In fact, China and India made that argument vociferously at the climate talks in Copenhagen. Besides, Davis says, the results highlight a huge loophole in the global response to carbon emissions.

"If the U.S. or Europe restricts carbon emissions but consumers can just import goods from countries where there are no restrictions, then emissions are likely to grow in those other countries, which will undermine any benefit to the climate."

A Consumer Solution?

The take-home message for former climate negotiator Nigel Purvis is that as nations like the United States come to grips with climate change, we need to think beyond the emissions within our borders.

"We also need to look at what consumers can do," says Purvis. "They're part of the problem, and they can be part of the solution. In order to engage consumers, we need to make sure they, too, face a price signal, and that they, too, are educated about the effects of their behavior on the climate."

Purvis runs a small policy shop called Climate Advisers. He says that if the world puts a price on carbon, that should be reflected in the cost of all goods that are produced with energy that emits carbon.
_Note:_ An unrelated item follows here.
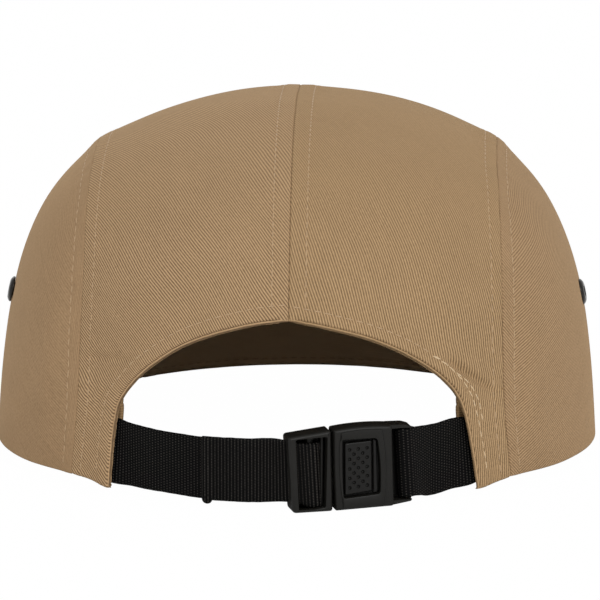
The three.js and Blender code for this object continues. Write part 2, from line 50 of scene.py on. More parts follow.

That ultimately means expanding trade rules — and possibly instituting taxes or tariffs — to include climate costs.

"The trade and climate agendas definitely need to be integrated and mutually supportive," Purvis says. "We need to make sure that what we're doing to protect the climate is contributing to economic growth, but we also need to make sure that international trade is compatible with our climate protection goals."

And he says that's not really happening right now.